COLUMBUS, Ohio -- An enterprising parent found a luxurious solution to the bus driver shortage, but the local school board is not happy he's using a limo to take the children to school.
Sean Rogers Jr. is rolling out the red carpet to get kids in central Ohio to school.
"Everybody is so shocked. Like, who is this guy pulling up in a limo or whatever? Then everyone wonders who was in the backseat," he said.
Rogers decided it was time to pull out all the stops after his kids missed school on Friday when their bus didn't show up.
So, he borrowed a ride from his dad's limousine service and hit the road.
"You know, everybody always wants to say, 'Oh, let's, let's help the community. Let's stop this violence,' and all this type of stuff. Well, I feel like a big step of stopping the violence is part of getting kids to school instead of letting them skip school and go out here and get into trouble," Rogers said.

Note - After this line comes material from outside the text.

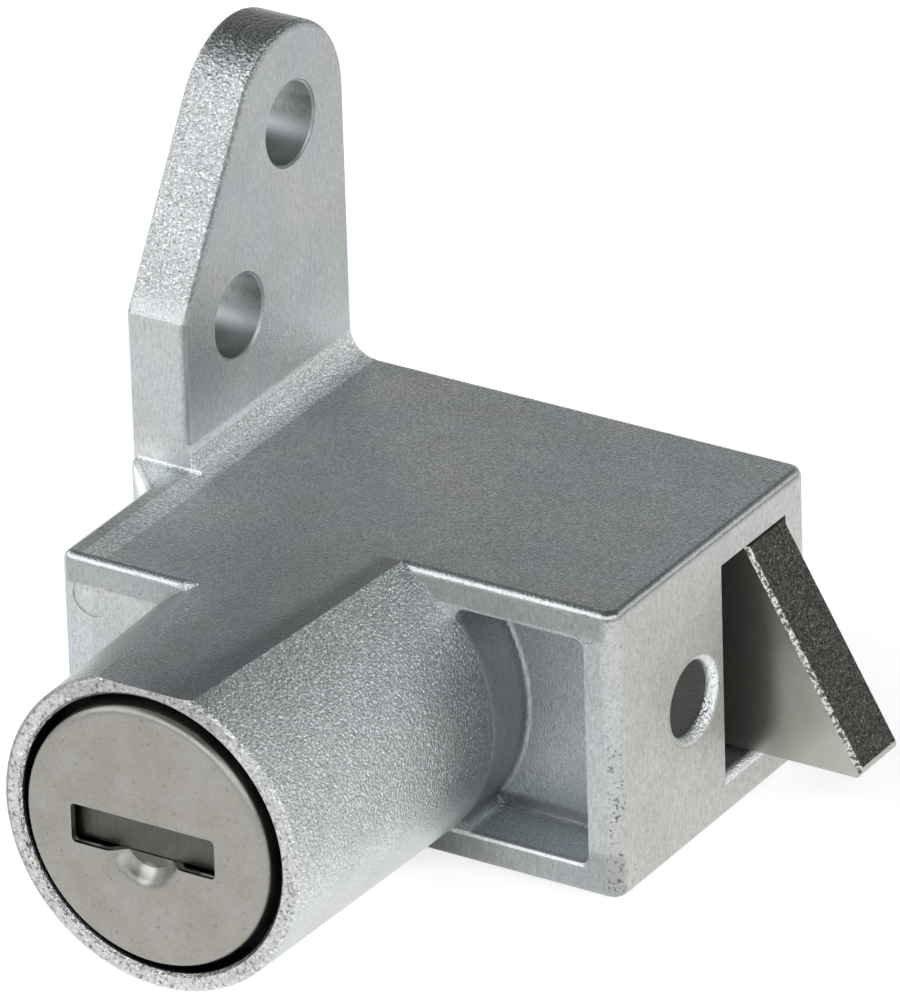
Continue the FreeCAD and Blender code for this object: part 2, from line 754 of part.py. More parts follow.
# Latch bolt
def latch_bolt():
    """A plate with a slanted nose, a lug for the drive pin, a guide rail and a notch for the spring."""
    low = channel_bottom_z + bolt_bottom_gap
    high = channel_top_z - bolt_top_gap
    tail = plug_x - bolt_tail_left_of_plug
    tip = right_x + bolt_nose
    points = [
        Vector(tail, bolt_front_y, low),
        Vector(tip, bolt_front_y, low),
        Vector(tip, bolt_front_y, low + bolt_nose_blunt),
        Vector(right_x, bolt_front_y, high),
        Vector(tail, bolt_front_y, high),
    ]
    outline = rounded_outline(points, [0, bolt_nose_round, 0, 0, 0])
    plate = Part.Face(outline).extrude(Vector(0, bolt_thick, 0))
    slant = (points[2] + points[3]) * 0.5
    for y, size in ((bolt_front_y, bolt_front_chamfer), (bolt_back_y, bolt_back_chamfer)):
        sides = [e for e in plate.Edges if e.Length > bolt_nose and near_slant(e, slant, y)]
        plate = plate.makeChamfer(size, sides)
    lug_right = drive_x - drive_pin_r - bolt_drive_gap
    rail_right = plug_x + bolt_rail_right_of_plug
    front = channel_front_y + bolt_front_gap
    middle_y = bolt_middle_y()
    lug = box(lug_right - bolt_lug_length, lug_right, front, middle_y, low, low + bolt_lug_height)
    rail = box(tail, rail_right, front, middle_y, high - bolt_rail_height, high)
    notch_end = plug_x + spring_notch_right_of_plug
    half = spring_r + spring_notch_gap
    middle_z = plug_z + spring_above_plug
    notch = box(tail - 1, notch_end, front - 1, bolt_back_y + 1, middle_z - half, middle_z + half)
    horn = along_x(horn_r, notch_end - horn_length, notch_end + 1, middle_y, middle_z)
    return plate.multiFuse([lug, rail]).cut(notch).fuse(horn).removeSplitter()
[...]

On Monday, he took 25 kids to school, then on Tuesday, he had 42 -- many from the neighborhood where he grew up.
"A little girl almost made me cry yesterday 'cause she cried because she missed, what I think they said, she missed almost a week, if I'm not mistaken - they said a week of school just due to transportation, and she cried because she was so happy to go to school," Rogers said.
"He's a blessing. He is a blessing," said parent, Quetta Jaye. "That's helpful. Helps a lot of kids out."
Parents there said they are stuck without an option.
"The buses don't come in the morning [and] they don't come at night. Like, they didn't have no driver for our kids to make it to school and back," Jaye added.
The bus driver shortage is impacting kids across the country, but in central Ohio, Columbus City schools said 15-20% of the district's drivers called off almost every day this week, officials said at a school board meeting Tuesday night.
"Our team is also advocating at the state level for measures that will enable us to provide improved transportation services. This includes the use, the vans and additional certification opportunities for trainees," said Talisa Dixon, superintendent of Columbus City Schools.
While parents are thankful the limo driver has stepped up, the school district is not, pointing out that the limo is not approved for student transportation.